The group’s 2024/25 profit had been somewhat inflated by a $1 billion one-off gain from the integration of its Indian airline venture, Vistara, into Air India. At the same time, since Singapore Airlines Group now has a 25.1% stake in the Indian flag carrier, the 2025/2026 fiscal year accounts reflect the proportional consolidation of Air India’s losses. 

When it comes to its core Singapore-based passenger transportation business, the group’s two airlines, Singapore Airlines and Scoot, show solid operational robustness. The two airlines carried a combined 42.4 million passengers in FY2025/26, a record figure, which is up 7.7% over the previous year. The groups’ load factor also went up by 1.1%, to 87.7%, thanks to demand outpacing capacity expansion. 

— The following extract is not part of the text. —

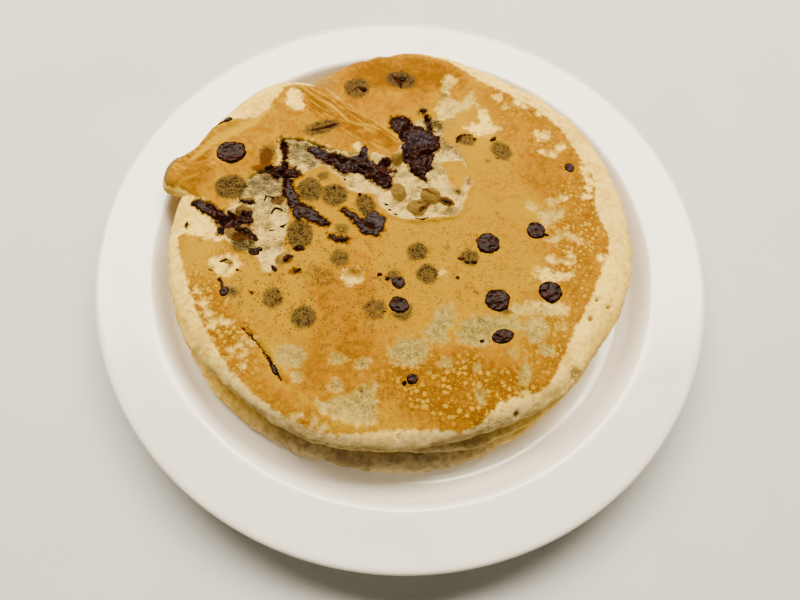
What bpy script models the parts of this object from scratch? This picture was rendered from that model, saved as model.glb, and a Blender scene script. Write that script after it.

The cargo business showed a small decrease of 2.1% to $2.1 billion, attributable to lower yields even in the face of expanding demand. 

While Singapore Airlines has been forced to suspend services to key destinations in the Middle East, such as Dubai (DXB) and Jeddah (JED), due to the unstable geopolitical situation, in early May 2026 the group announced a major international expansion. This expansion will see the airline increase capacity deployed to destinations such as London-Gatwick (LGW), Manchester (MAN), Milan (MXP), Munich (Germany) and Melbourne (MEL), as well as new routes to Madrid (MAD) via Barcelona (BCN) and Western Sydney International Airport (WSI). 

Singapore Airlines is also preparing to roll out revamped cabins on its long-haul fleet, along with an update to its inflight catering and entertainment offerings. From 2027 the Singaporean carrier will also offer high-speed broadband connectivity provided by SpaceX’s Starlink.